You have some options when walking a tree depending on what you want to accomplish. For example, you might prioritize visiting each leaf in a particular order, or you might process nodes level by level to leverage information encoded in the tree’s structure. This choice gives rise to the first major categorization of tree traversal: depth-first or breadth-first traversal. Even within these fundamental traversal classifications there are still more discrete and specialized approaches. The following sections attempt to describe several common approaches, provide a simple use case, and finally compare approaches to help guide your decision making process.

Depth-First Traversal

The defining characteristic of a depth-first traversal is to pick a branch and go all the way to its leaves before selecting the next branch. It is probably more common to associate depth-first traversals with graphs than with trees, but the defining characterics are basically the same.

Consider a binary tree structure with one root and two leaves.

root /
left right

To visit each leaf in the tree you could visit each node with any one of n! number of ordered processes:

[root, left, right] [left, root, right] [left, right, root]

[root, right, left] [right, root, left] [right, left, root]

Thats too many options regardless of the tree’s size. Right away you may notice that the first group and the second group are effectively the same regarding ordered traversal. The major difference is whether you proceed from left-to-right or right-to-left. Algorithmically there is no real difference between them, so this text focuses on the first group because reading left-to-right is more common in English-speaking communities. Each of the remaining three ordered processes represents a specific kind of depth-first traversal.

Preorder

A preorder traversal is a kind of depth-first traversal that visits a position p (as root or the sub-tree’s root) first, followed by its children. Suitable for tasks like creating copies of the tree or tasks that need to act on the root before its subtrees. This diagram illustrates the order in which a preorder traversal visits each node.

            1
         /     \
       2         5
     /   \     /   \
    3     4   6     7

Algorithm:

    preorder(p):
    "visit" p
    for each child c in children(p) do
        preorder(c)

Postorder

The postorder traversal is a kind of depth-first traversal that visits the children of the given root first, followed by the root p itself. Ideal for tasks like deleting a tree or solving problems where you need to solve sub-problems before dealing with the parent problem. This diagram illustrates the order in which a postorder traversal visits each node.

            7
         /     \
       3         6
     /   \     /   \
    1     2   4     5

Algorithm:

    postorder(p):
    for each child c in children(p) do
        postorder(c)
    "visit" p

The disk usage algorithm in this project’s associated GitHub repo represents a postorder traversal of a directory tree.

Inorder

This kind of depth-first traversal only applies to binary trees.
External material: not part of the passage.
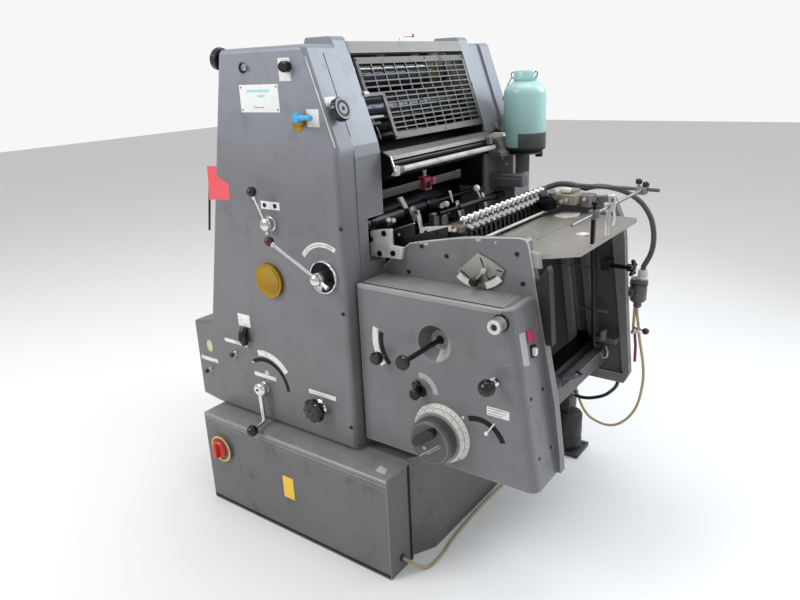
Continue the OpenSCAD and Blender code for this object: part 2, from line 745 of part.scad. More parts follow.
// The sheet-metal guard over the cylinders on the delivery side, along the frames' left edge.
guard_sheet = 8;
module rear_guard() {
    z0 = cover_top - rear_drop - rear_h;
    z1 = cover_top - rear_drop;
    color(paint) along_y(-cover_y + edge_r, cover_y - edge_r) polygon([
        [left_x(z0) - 0.03, z0], [left_x(z1) - 0.03, z1], [left_x(z1) - guard_sheet, z1 + 2],
        [left_x(z0) - guard_sheet, z0 - 2]]);
}

// The curved hood between the frames, from the shoulder up to the rear guard.
hood_t = 5;
module delivery_hood() {
    z0 = shoulder_z + 20;
    z1 = cover_top - rear_drop - rear_h + 40;
    span = z1 - z0;
    outer = [for (i = [0:8]) let (t = i / 8)
        [left_x(z0) - 40 + (left_x(z1) - left_x(z0) + 60) * pow(t, 0.7) , z0 + span * t]];
    color(paint) along_y(-inner_y, inner_y) polygon(concat(outer,
        [for (i = [8:-1:0]) outer[i] + [hood_t, 0]]));
}

plate_y = 30;
module delivery_frame() {
    color(paint) for (side = [-1, 1])
        along_y(side > 0 ? inner_y - plate_y : -inner_y, side > 0 ? inner_y : -inner_y + plate_y)
            polygon([[shoulder_x + 60, 500], [shoulder_x + 60, 700], [shoulder_x - 60, delivery_h + 40],
                [delivery_x + 30, delivery_h], [delivery_x, delivery_h - 40], [delivery_x, 380],
                [-480, 380], [-418, pedestal_h], [-360, pedestal_h]]);
    color(paint_dark) block([delivery_x + 8, -inner_y + plate_y, delivery_h - 60],
        [delivery_x + 38, inner_y - plate_y, delivery_h - 20]);
}

module delivery_board() {
    color(steel) block([delivery_x + 50, -inner_y + plate_y, delivery_z - 20],
        [-430, inner_y - plate_y, delivery_z]);
}

// The levers on the operator's cover: hub places in X and Z, and each ball's place.
throw_hub = [-62, 1047];
throw_ball = [-76, 1149];
throw_r = 20;
speed_hub = [140, 908];
speed_ball = [-13, 1010];
crank_hub = [-172, cover_z0 + 122];
crank_knee = [-161, cover_z0 + 10];
crank_ball = [-140, cover_z0 + 16];
star_c = [80, 471];
dial_c = [508, 486];
fan_c = [577, 945];
fan_knob = [556, 916];
tap_c = [120, cover_top - 186];
disc_c = [-88, 864];
tap_h = 26;
hub_plate = 10;
module lever_plates() {
    color(steel) {
        bar_y(throw_hub[0], throw_hub[1], throw_r + 4, -cover_y - 6, -cover_y);
        bar_y(speed_hub[0], speed_hub[1], 51, -cover_y - hub_plate, -cover_y);
        bar_y(crank_hub[0], crank_hub[1], 24, -cover_y - hub_plate, -cover_y);
        bar_y(tap_c[0], tap_c[1], 12, -cover_y - tap_h, -cover_y);
        translate([dial_c[0], cabinet_y, dial_c[1]]) rotate([90, 0, 0])
            cylinder(h = flange_h, r1 = flange_r, r2 = dial_r + 8);
        bar_y(fan_c[0], fan_c[1], 20, panel_y - 8, panel_y);
    }
}

// The thick brass disc on the operator's cover.
module brass_disc() {
    color([0.7, 0.54, 0.18]) bar_y(disc_c[0], disc_c[1], 55, -cover_y - 12, -cover_y);
}

// A ball turned on the end of a rod that comes from the point a, with flats at its ends.
module end_ball(a, b, r) {
    d = b - a;
    translate(b) rotate([0, acos(d[2] / norm(d)), atan2(d[1], d[0])])
        rotate_extrude($fn = 32) polygon(concat([[0, -r * cos(20)]],
            [for (k = [-70:20:70]) [r * cos(k), r * sin(k)]], [[0, r * cos(20)]]));
}

// A hub on its plate, with a rod from it to a ball at the depth ball_y.
module lever(hub, ball, seat, front, ball_y, hub_r, r) {
    from = [hub[0], (seat + front) / 2, hub[1]];
    to = [ball[0], ball_y, ball[1]];
    color(steel) bar_y(hub[0], hub[1], hub_r, front, seat - seat_gap);
    color(steel) rod(from, to, r);
    color(black) end_ball(from, to, ball_r);
}

module throw_lever() {
    lever(throw_hub, throw_ball, -cover_y - 6, -cover_y - 34, -cover_y - 50, throw_r, rod_r - 1);
}

module speed_lever() {
    seat = -cover_y - hub_plate;
    lever(speed_hub, speed_ball, seat, -cover_y - 52, -cover_y - 60, 20, rod_r);
    color(steel) rod([speed_hub[0], seat - 20, speed_hub[1]], [speed_hub[0] + 37, seat - 22,
        speed_hub[1] - 20], rod_r + 2);
}

// The print lever hangs down in front of the box, with its knee bent outwards.
module crank() {
    seat = -cover_y - hub_plate;
    knee = [crank_knee[0], -cover_y - 30, crank_knee[1]];
    ball = [crank_ball[0], box_y - 24, crank_ball[1]];
    color(steel) {
        bar_y(crank_hub[0], crank_hub[1], 19, seat - 30, seat - seat_gap);
        rod([crank_hub[0], seat - 15, crank_hub[1]], knee, rod_r + 1);
        translate(knee) sphere(r = rod_r + 2);
        rod(knee, ball, rod_r);
    }
    color(black) end_ball(knee, ball, ball_r + 4);
}

module star_knob() {
    color(black) {
        bar_y(star_c[0], star_c[1], 14, -cover_y - 22, -cover_y - seat_gap);
        along_y(-cover_y - 46, -cover_y - 22) translate(star_c) polygon([for (a = [0:6:354])
            (star_r - 5 + 5 * cos(7 * a)) * [cos(a), sin(a)]]);
    }
}

knob_y = -cover_y + 40;
slant_knob_z = cover_top - 178;
module slant_knob() {
    color(black) translate([slant_x(slant_knob_z), knob_y, slant_knob_z])
        rotate([0, 90 - slant, 0]) {
            translate([0, 0, seat_gap]) cylinder(h = 14, r = 13);
            translate([0, 0, 14]) cylinder(h = 22, r = wheel_r);
        }
}

rear_knob_z = cover_top - 32;
rear_wheel_r = 33;
module rear_knob() {
    color(black) translate([left_x(rear_knob_z), knob_y, rear_knob_z]) rotate([0, -90 + left_lean, 0]) {
        translate([0, 0, seat_gap]) cylinder(h = 19, r = 12);
        translate([0, 0, 19]) cylinder(h = 24, r = rear_wheel_r);
    }
}

module speed_dial() {
    seat = cabinet_y - flange_h;
    color(black) {
        bar_y(dial_c[0], dial_c[1], dial_r, seat - 30, seat - seat_gap);
        translate([dial_c[0], 0, dial_c[1]]) rotate([0, -24, 0]) block([-dial_r + 10, seat - 52, 6],
            [dial_r - 10, seat - 30, dial_r - 20]);
    }
}

module fan_pointer() {
    color(black) {
        bar_y(fan_c[0], fan_c[1], 11, panel_y - 22, panel_y - 8 - seat_gap);
        rod([fan_c[0], panel_y - 16, fan_c[1]], [fan_knob[0], panel_y - 20, fan_knob[1]], 5);
        bar_y(fan_knob[0], fan_knob[1], 9, panel_y - 32, panel_y - 10);
    }
}

module tap_handle() {
    color([0.18, 0.53, 0.78]) {
        bar_y(tap_c[0], tap_c[1], 14, -cover_y - tap_h - 18, -cover_y - tap_h - seat_gap);
        translate([tap_c[0], -cover_y - tap_h - 16, tap_c[1]]) rotate([0, -16, 0])
            translate([0, 0, -8]) cube([56, 12, 16]);
    }
}

module pull_rod() {
    color(black) {
        bar_y(recess_x, recess_z, 7, cabinet_y - 140, cabinet_y + recess_d - 0.4);
        bar_y(recess_x, recess_z, 18, cabinet_y - 154, cabinet_y - 134);
    }
}

// The small lever in the arc slot, at its resting angle.
arc_rest = 206;
module arc_lever() {
    x = arc_c[0] + arc_r * cos(arc_rest);
    z = arc_c[1] + arc_r * sin(arc_rest);
    color(black) {
        bar_y(x, z, slot_w - 1, cabinet_y - 26, cabinet_y + 13.7);
        bar_y(x, z, 17, cabinet_y - 42, cabinet_y - 22);
    }
}

// Fixed knobs and buttons: place in X and Z, radius and height.
cover_knobs = [[66, cover_top - 55, 14, 26], [-110, cover_top - 53, 12, 6], [-244, 645, 15, 24],
    [-304, 569, 9, 16], [-454, 474, 10, 16]];
cabinet_knobs = [[420, 590, 17, 26], [441, 622, 11, 22], [452, 608, 13, 22], [692, 850, 13, 42],
    [678, 691, 6, 34]];
module small_knobs() {
    color(black) {
        for (k = cover_knobs) bar_y(k[0], k[1], k[2], -cover_y - k[3], -cover_y);
        for (k = cabinet_knobs) bar_y(k[0], k[1], k[2], cabinet_y - k[3], cabinet_y);
        end_ball([678, cabinet_y, 691], [678, cabinet_y - 47, 691], 20);
    }
}

pedestal();
switch_box();
main_switch();
operator_side_frame();
operator_side_cover();
drive_side_frame();
drive_side_cover();
top_bar();
ink_duct();
ink_rollers();
water_tray();
cylinders();
grid_guard();
cross_rods();
bar_clamp();
feed_board();
board_bracket();
register_shaft();
suction_head();
air_manifold();
feeder_cabinet();
feeder_side_frame_operator();
feeder_side_frame_drive();
cross_beam();
lift_rods();
pile_table();
rear_rods();
drive_post();
bottle();
bottle_bracket();
filter_pot();
corrugated_hose();
cream_hose();
pump_hose();
foot_cable();
pump();
rear_guard();
delivery_hood();
delivery_frame();
delivery_board();
lever_plates();
brass_disc();
throw_lever();
speed_lever();
crank();
star_knob();
slant_knob();
rear_knob();
speed_dial();
fan_pointer();
tap_handle();
pull_rod();
arc_lever();
pile_handwheel();
small_knobs();
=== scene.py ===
import math

import bmesh
import bpy
from mathutils import Matrix, Vector


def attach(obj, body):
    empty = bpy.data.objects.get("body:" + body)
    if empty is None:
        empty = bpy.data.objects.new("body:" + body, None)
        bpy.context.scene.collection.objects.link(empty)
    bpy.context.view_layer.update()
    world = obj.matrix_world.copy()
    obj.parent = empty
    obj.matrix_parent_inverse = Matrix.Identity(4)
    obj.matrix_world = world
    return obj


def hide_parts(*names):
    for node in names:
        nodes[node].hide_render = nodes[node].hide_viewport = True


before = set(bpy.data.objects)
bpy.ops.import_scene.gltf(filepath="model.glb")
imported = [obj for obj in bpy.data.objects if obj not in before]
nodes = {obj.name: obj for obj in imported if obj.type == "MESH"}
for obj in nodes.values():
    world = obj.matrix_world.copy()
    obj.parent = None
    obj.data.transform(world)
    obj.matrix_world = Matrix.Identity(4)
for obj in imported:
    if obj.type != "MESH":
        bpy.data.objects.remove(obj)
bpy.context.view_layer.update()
print("frame loaded:", len(nodes), "nodes")

# ---- camera, floor and lamps ----

view = {
    "place": (1.455, -1.910, 1.48),
    "up": (-0.1580, 0.2850, 0.9453),
    "back": (0.5652, -0.7589, 0.3232),
    "lens": 30.915,
    "sensor": 36.0,
}


def setCamera(values):
    back = Vector(values["back"]).normalized()
    right = Vector(values["up"]).cross(back).normalized()
    up = back.cross(right)
    data = bpy.data.cameras.new("camera")
    data.lens, data.sensor_width = values["lens"], values["sensor"]
    data.sensor_fit = "HORIZONTAL"
    data.clip_start, data.clip_end = 0.05, 60
    camera = bpy.data.objects.new("camera", data)
    turn = Matrix((right, up, back)).transposed().to_4x4()
    camera.matrix_world = Matrix.Translation(values["place"]) @ turn
    bpy.context.scene.collection.objects.link(camera)
    bpy.context.scene.camera = camera


setCamera(view)


def tone(code, gain=1.0):
    parts = [int(code[i : i + 2], 16) / 255 for i in (1, 3, 5)]
    line = [p / 12.92 if p <= 0.04045 else ((p + 0.055) / 1.055) ** 2.4 for p in parts]
    return tuple(min(1.0, v * gain) for v in line)


# A socket that does maths: each expression adds its Math nodes.
class Wire:
    def __init__(self, finish, socket):
        self.finish, self.socket = finish, socket

    def math(self, operation, first, second):
        return self.finish.node("ShaderNodeMath", {"operation": operation}, {0: first, 1: second})

    def __add__(self, other):
        return self.math("ADD", self, other)

    def __sub__(self, other):
        return self.math("SUBTRACT", self, other)

    def __mul__(self, other):
        return self.math("MULTIPLY", self, other)

    def __rsub__(self, other):
        return self.math("SUBTRACT", other, self)

    __radd__ = __add__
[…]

An inorder traversal visits the left sub-tree of position p (as the sub-tree’s root), then p, and then the right sub-tree of p. The output of an inorder traversal orders all elements in a tree from left-to-right (or right-to-left if you want, Im not your dad). This diagram illustrates the order in which a postorder traversal visits each node.

            4
         /     \
       2         6
     /   \     /   \
    1     3   5     7

The inorder traversal is well suited for processing binary expression trees. For example, if you use exclusively binary operators, such as with basic arithmetic operators (+, -, *, /), to construct a (binary) expression tree, inorder traversal is a natural choice for constructing flattened infix expressions. In such a tree the internal nodes are operators and the leaves are operands. Consider the binary tree:

            *
         /     \
       +         -
     /   \     /   \
    3     1   4     2

Using inorder traversal this results in the infix expression 3 + 1 * 4 - 2. The creation and evaluation of such an expression (tree) is better suited to a stack, however. Naturally you’ll also require logic to handle proper arithmetic operator precedence when converting from or evaluating an infix representation, as the tree inherently enforces precedence through its structure.

Algorithm:

    inorder(p):
    if p has a left child lc then
       inorder(lc)
    "visit" p
    if p has a right child rc then
       inorder(rc)

Depth-First Traversal Summary

If you revisit the ordered processes from the example at the top of this section you can now apply a label to each process in the traversal.

[root, left, right] // Preorder [left, root, right] // Inorder (binary trees only) [left, right, root] // Postorder

Breadth-First Traversal

The defining characteristic of the breadth-first approach is to visit all nodes at the same level of a tree before traversing their sub-trees. This approach typically relies on a queue implementation to store positions at a given level. This diagram illustrates the order in which the traversal visits each node.

            1
         /     \
       2         3
     /   \     /   \
    4     5   6     7

Algorithm:

    breadth_first()
    Initialize queue Q to contain root()
    while Q not empty do
        p = Q.dequeue()
        perform the "visit" action for position p
        for each child c in children(p) do
            Q.enqueue(c)

Structural Implementations

It is common to implement trees with a combination of linked and indexed structures. For the basic tree structure a linked approach provides a natural choice due to its flexibility and efficiency in dynamic scenarios like insertion and deletion. Array-based structures can be used for base tree structure, but they often suffer from spatial inefficiency (due to pre-allocation or re-sizing) and prohibitive temporal costs (like shifting elements). Specific use cases, such as proper binary trees and heaps (a specialized binary tree), leverage array-based implementations effectively, providing spatial efficiency and maintaining O(log n) temporal complexity for key operations.

On top of a link-based structure it’s common to use indexed structures for managing child nodes in n-ary trees. Indexed structures make tracking variable numbers of child nodes easier in traversal operations.